_SHORT EXERCISE_
Quote the whole listing word for word, please.

___ PROVIDED RECORDS

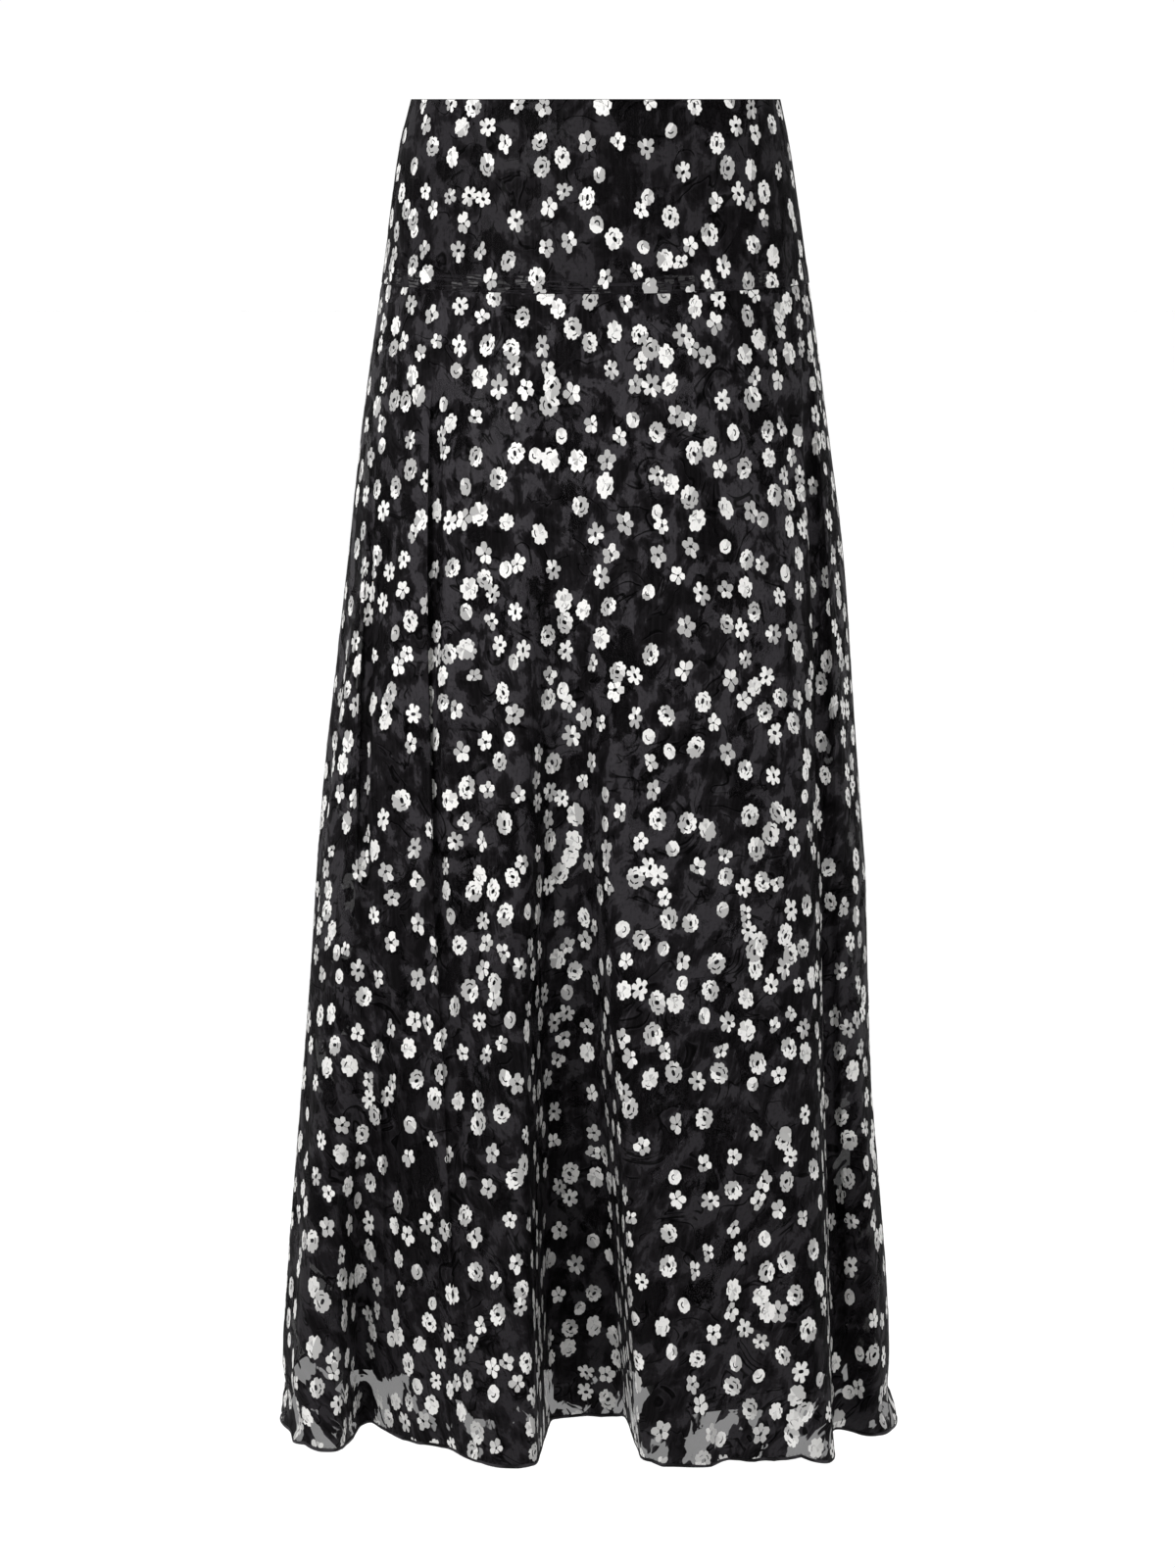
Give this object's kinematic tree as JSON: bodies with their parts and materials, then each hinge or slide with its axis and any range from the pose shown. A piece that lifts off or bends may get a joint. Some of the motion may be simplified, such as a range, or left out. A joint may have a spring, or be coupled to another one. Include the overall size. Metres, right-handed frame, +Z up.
{
  "type": "midi skirt",
  "caption": "Flared midi skirt with a fitted yoke, deep hanging folds and a shorter lining, filled out as worn and hollow, open at the waist and hem, with a concealed zip in the side seam.",
  "frame": {"origin": "centre of the waist opening, level with the waist edge, where the wearer's waist holds the skirt", "axes": "+Z up, with the hem 0.92 m below the origin; the front of the skirt faces -Y; +X is the right-hand side seen from the front, the side of the zip"},
  "size_m": [0.4329, 0.3855, 0.9202],
  "materials": {
    "floral_cloth": "sheer black weave with satin patches and cream woven flowers",
    "lining_cloth": "plain black, slightly silky",
    "zip_tape": "matt black woven tape",
    "zip_metal": "black lacquer"
  },
  "bodies": {
    "root": {"yoke_front": "floral_cloth", "yoke_back": "floral_cloth", "skirt_front": "floral_cloth", "skirt_back": "floral_cloth", "lining_front": "lining_cloth", "lining_back": "lining_cloth", "zip_strip": "zip_tape", "zip_slider": "zip_metal"}
  },
  "joints": []
}
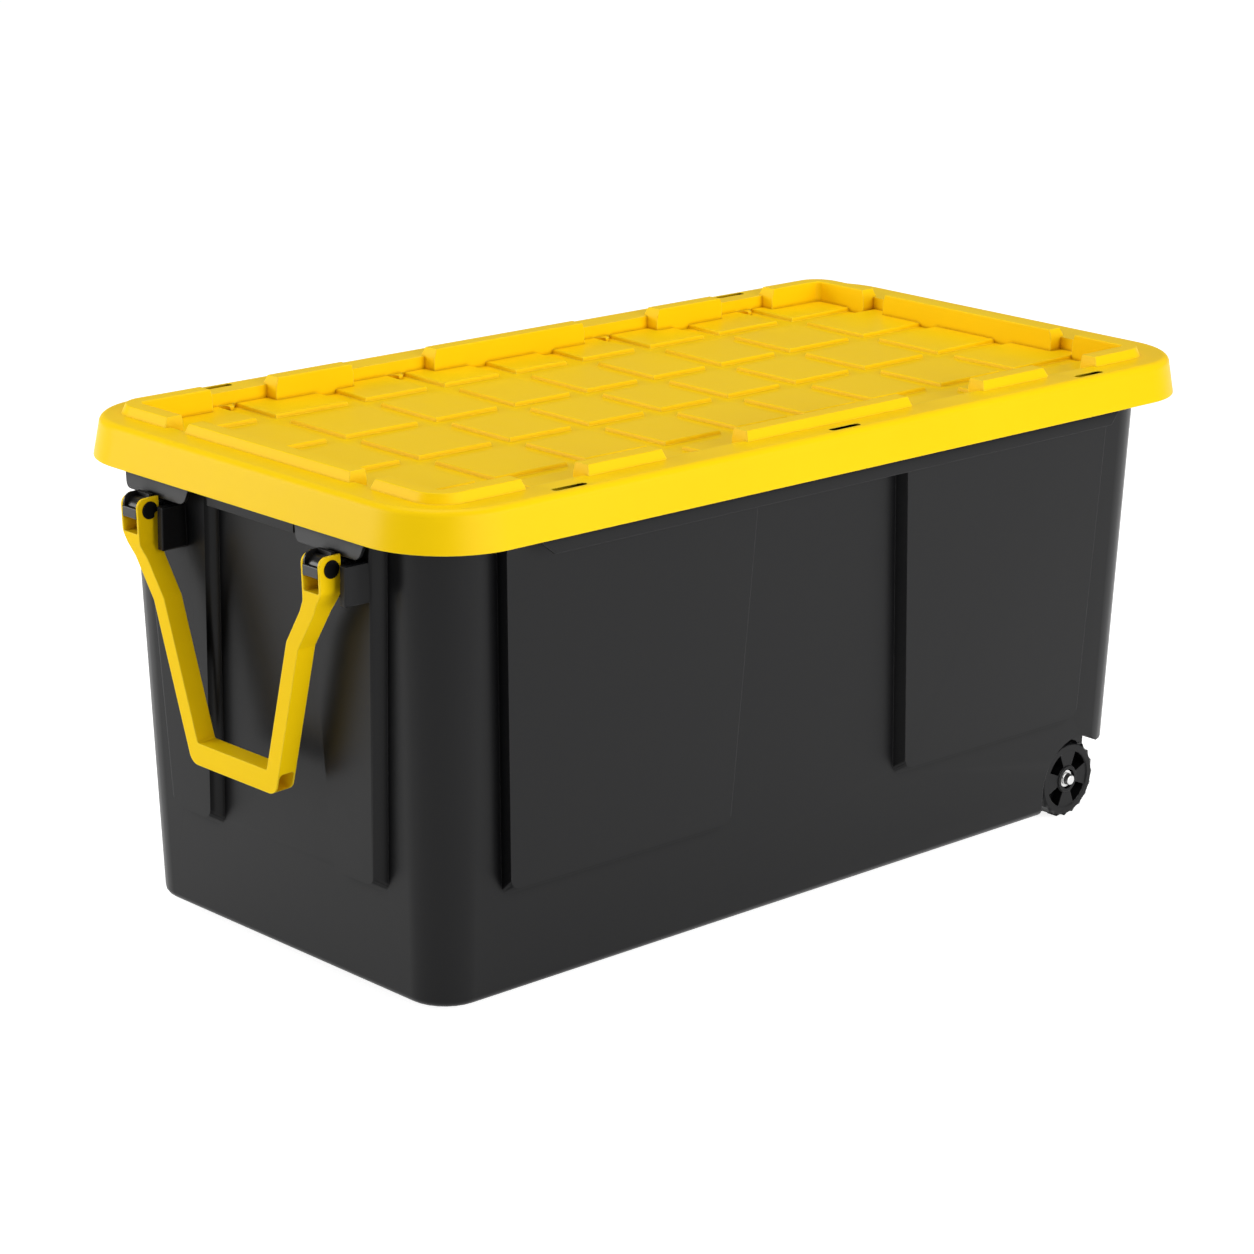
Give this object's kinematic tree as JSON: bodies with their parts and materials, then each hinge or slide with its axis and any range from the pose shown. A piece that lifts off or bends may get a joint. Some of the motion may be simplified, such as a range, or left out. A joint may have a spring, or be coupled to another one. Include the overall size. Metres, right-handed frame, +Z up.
{
  "type": "storage box",
  "caption": "Large wheeled storage tote: black tapered tub with raised wall panels, yellow lift-off lid with a tiled top, yellow swing handle and small wheels at opposite ends.",
  "frame": {"origin": "on the flat pad under the tub, midway between the tub's ends and sides", "axes": "+Z up, +X towards the wheels along the length, -X to the handle, -Y the long side seen in the picture"},
  "size_m": [1.0373, 0.5312, 0.4863],
  "materials": {
    "black_plastic": "fine moulded grain",
    "yellow_plastic": "satin moulded",
    "black_gloss_plastic": "polished",
    "steel": "zinc plated"
  },
  "bodies": {
    "base": {"tub": "black_plastic", "hinge_bracket_near": "black_gloss_plastic", "hinge_bracket_far": "black_gloss_plastic", "axle": "steel"},
    "lid_body": {"lid": "yellow_plastic"},
    "handle_body": {"handle": "yellow_plastic", "hinge_pin_near": "black_gloss_plastic", "hinge_pin_far": "black_gloss_plastic"},
    "wheel_near_body": {"wheel_near": "black_plastic", "washer_near": "steel", "axle_nut_near": "steel"},
    "wheel_far_body": {"wheel_far": "black_plastic", "washer_far": "steel", "axle_nut_far": "steel"}
  },
  "joints": [
    {"name": "lid_lift", "type": "slide", "parent": "base", "child": "lid_body", "axis": [0, 0, 1], "range_m": [0, 0.2]},
    {"name": "handle_swing", "type": "hinge", "parent": "base", "child": "handle_body", "pos_m": [-0.5146, 0, 0.4134], "axis": [0, 1, 0], "range_deg": [-4, 120]},
    {"name": "wheel_near_spin", "type": "hinge", "parent": "base", "child": "wheel_near_body", "pos_m": [0.394, -0.19, 0.0404], "axis": [0, 1, 0], "continuous": true},
    {"name": "wheel_far_spin", "type": "hinge", "parent": "base", "child": "wheel_far_body", "pos_m": [0.394, 0.19, 0.0404], "axis": [0, 1, 0], "continuous": true}
  ]
}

______

_OUTPUT FOR THIS TASK_
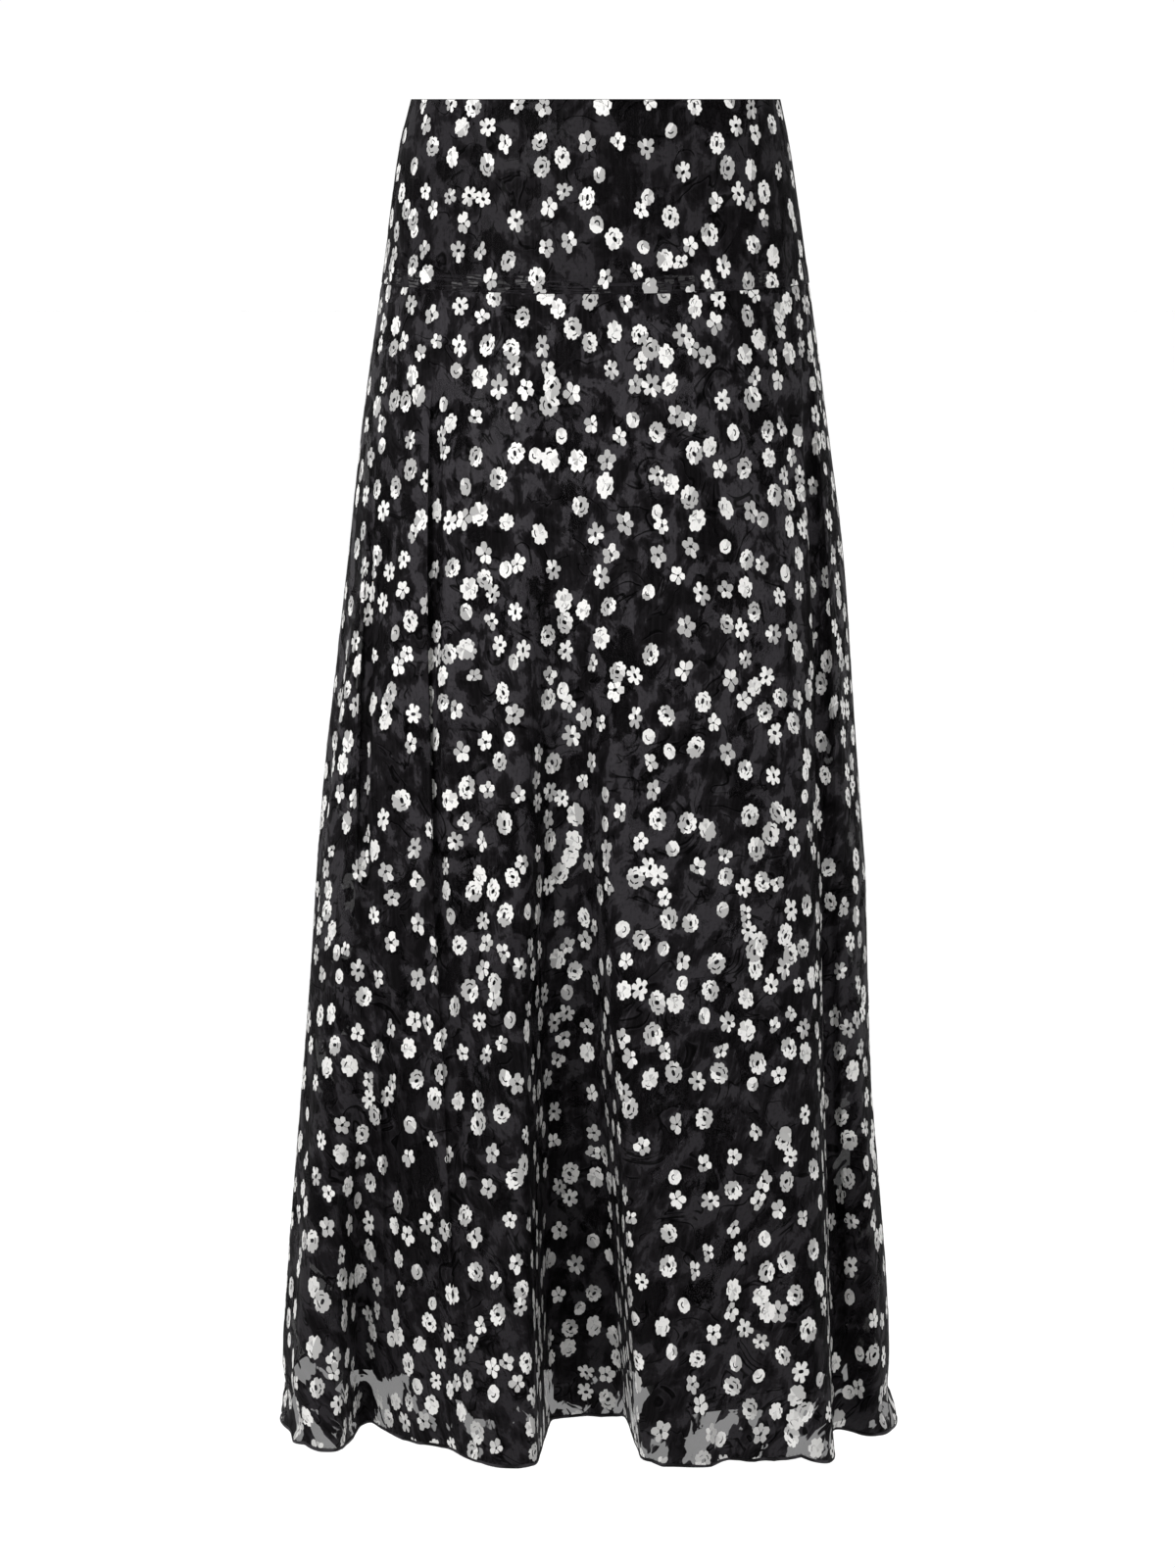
Give this object's kinematic tree as JSON: bodies with their parts and materials, then each hinge or slide with its axis and any range from the pose shown. A piece that lifts off or bends may get a joint. Some of the motion may be simplified, such as a range, or left out. A joint may have a spring, or be coupled to another one. Include the overall size. Metres, right-handed frame, +Z up.
{
  "type": "midi skirt",
  "caption": "Flared midi skirt with a fitted yoke, deep hanging folds and a shorter lining, filled out as worn and hollow, open at the waist and hem, with a concealed zip in the side seam.",
  "frame": {"origin": "centre of the waist opening, level with the waist edge, where the wearer's waist holds the skirt", "axes": "+Z up, with the hem 0.92 m below the origin; the front of the skirt faces -Y; +X is the right-hand side seen from the front, the side of the zip"},
  "size_m": [0.4329, 0.3855, 0.9202],
  "materials": {
    "floral_cloth": "sheer black weave with satin patches and cream woven flowers",
    "lining_cloth": "plain black, slightly silky",
    "zip_tape": "matt black woven tape",
    "zip_metal": "black lacquer"
  },
  "bodies": {
    "root": {"yoke_front": "floral_cloth", "yoke_back": "floral_cloth", "skirt_front": "floral_cloth", "skirt_back": "floral_cloth", "lining_front": "lining_cloth", "lining_back": "lining_cloth", "zip_strip": "zip_tape", "zip_slider": "zip_metal"}
  },
  "joints": []
}
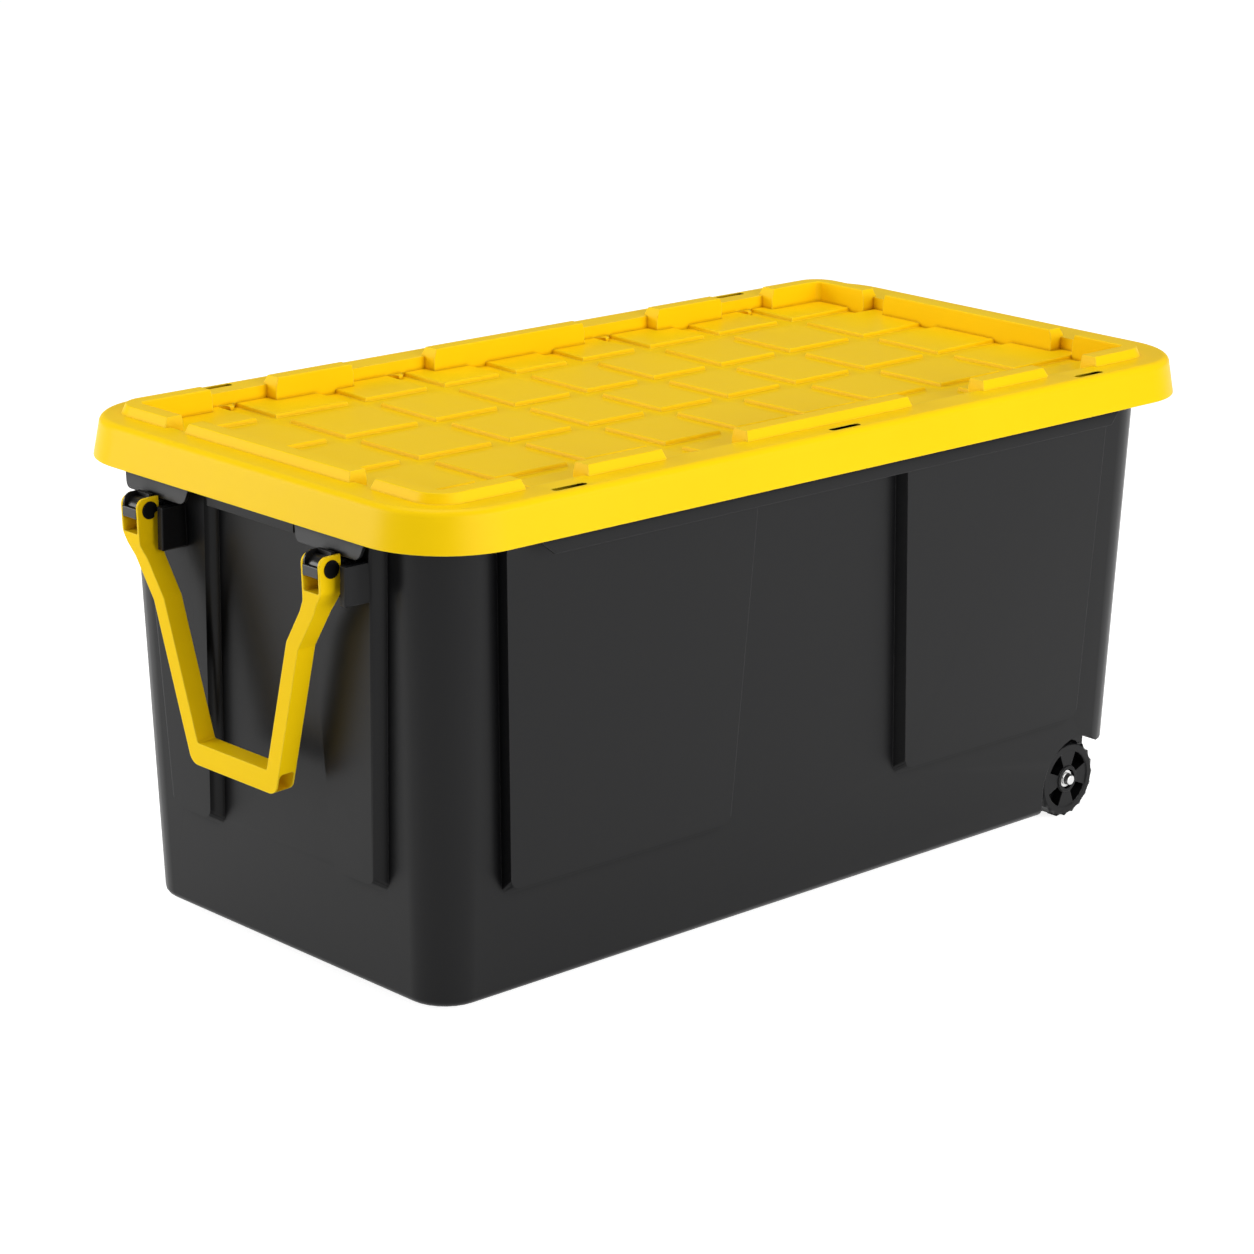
Give this object's kinematic tree as JSON: bodies with their parts and materials, then each hinge or slide with its axis and any range from the pose shown. A piece that lifts off or bends may get a joint. Some of the motion may be simplified, such as a range, or left out. A joint may have a spring, or be coupled to another one. Include the overall size. Metres, right-handed frame, +Z up.
{
  "type": "storage box",
  "caption": "Large wheeled storage tote: black tapered tub with raised wall panels, yellow lift-off lid with a tiled top, yellow swing handle and small wheels at opposite ends.",
  "frame": {"origin": "on the flat pad under the tub, midway between the tub's ends and sides", "axes": "+Z up, +X towards the wheels along the length, -X to the handle, -Y the long side seen in the picture"},
  "size_m": [1.0373, 0.5312, 0.4863],
  "materials": {
    "black_plastic": "fine moulded grain",
    "yellow_plastic": "satin moulded",
    "black_gloss_plastic": "polished",
    "steel": "zinc plated"
  },
  "bodies": {
    "base": {"tub": "black_plastic", "hinge_bracket_near": "black_gloss_plastic", "hinge_bracket_far": "black_gloss_plastic", "axle": "steel"},
    "lid_body": {"lid": "yellow_plastic"},
    "handle_body": {"handle": "yellow_plastic", "hinge_pin_near": "black_gloss_plastic", "hinge_pin_far": "black_gloss_plastic"},
    "wheel_near_body": {"wheel_near": "black_plastic", "washer_near": "steel", "axle_nut_near": "steel"},
    "wheel_far_body": {"wheel_far": "black_plastic", "washer_far": "steel", "axle_nut_far": "steel"}
  },
  "joints": [
    {"name": "lid_lift", "type": "slide", "parent": "base", "child": "lid_body", "axis": [0, 0, 1], "range_m": [0, 0.2]},
    {"name": "handle_swing", "type": "hinge", "parent": "base", "child": "handle_body", "pos_m": [-0.5146, 0, 0.4134], "axis": [0, 1, 0], "range_deg": [-4, 120]},
    {"name": "wheel_near_spin", "type": "hinge", "parent": "base", "child": "wheel_near_body", "pos_m": [0.394, -0.19, 0.0404], "axis": [0, 1, 0], "continuous": true},
    {"name": "wheel_far_spin", "type": "hinge", "parent": "base", "child": "wheel_far_body", "pos_m": [0.394, 0.19, 0.0404], "axis": [0, 1, 0], "continuous": true}
  ]
}